The difficulty in this comparison is that the squad in 2007 was much stronger than that which we have today, and that the level of competition in the Premier League is also higher in 2012 than it was in 2007 due to the rise of teams like Man City and Spurs. I'm not convinced that we currently have the players who could step up in the manner that certain people did during the 07/08 campaign, but this could change with a few wise purchases. Especially if we continue the clearout of the dross in the squad that started last summer, Robin's transfer fee could help us in our efforts to rebuild the overall quality of the squad.
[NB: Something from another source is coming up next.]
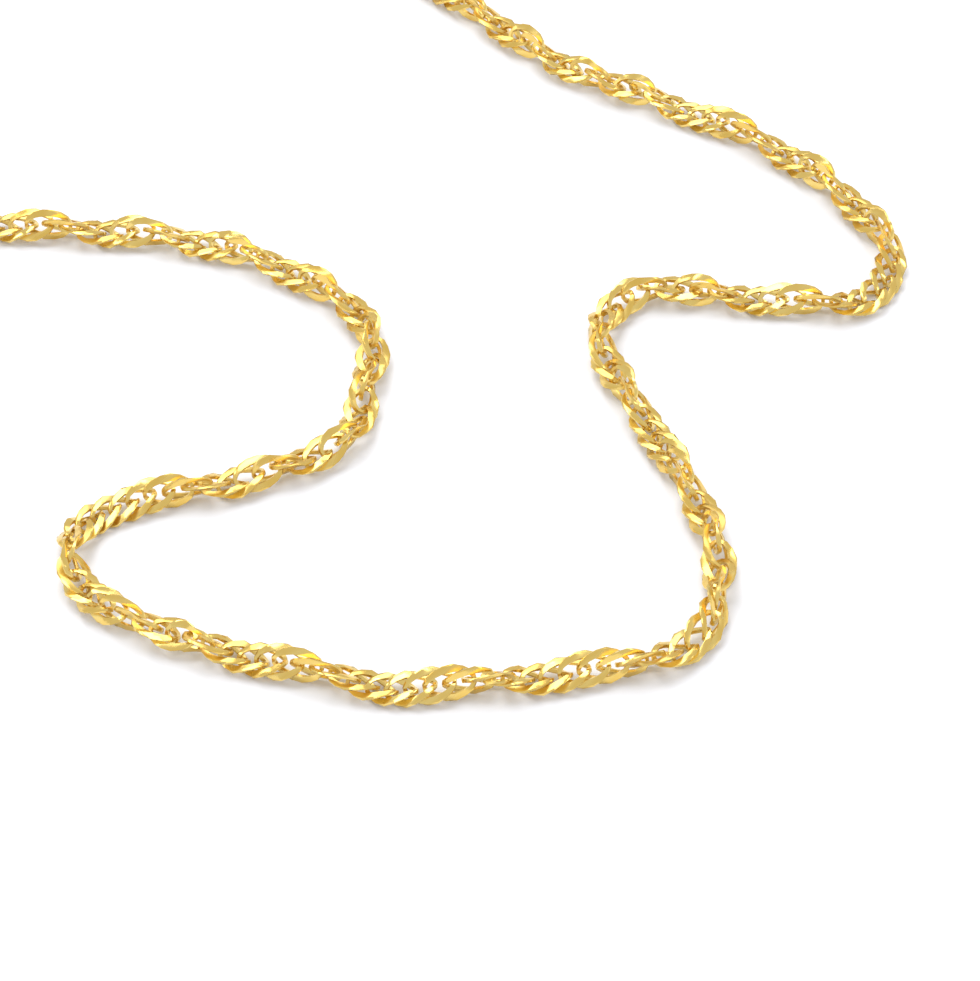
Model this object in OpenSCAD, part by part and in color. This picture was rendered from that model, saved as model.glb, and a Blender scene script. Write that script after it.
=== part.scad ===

To conclude, I want to make one thing clear - Robin van Persie is a magnificent player and I think, on balance, it would be good for the club if he stayed. I would be, on an emotional level, gutted if he left. But, and this is the only 'but' I am trying to inject into this conversation, remember Thierry Henry. Giving star players in their late twenties huge contracts is not always a great idea. The club could lose out on a huge amount of money - in both fees and wages - that could be invested in bringing in new, younger talent. Players in their late twenties, especially those with Robin's track record, have injury concerns that cannot be ignored. There is no guarantee that Robin will be able to reproduce his current form in future seasons; indeed, even if he does stay, this will probably be his best season at the club.
My main concern is that the club would simply bank any transfer fee for Robin, as they have done in the last few years. If selling Robin is merely a means to pay-down the stadium debt a little bit faster, then we should resist selling him at all costs. But if Robin's sale was part of a long-term effort to renew a failed squad with better players, would it be so terrible to lose him now?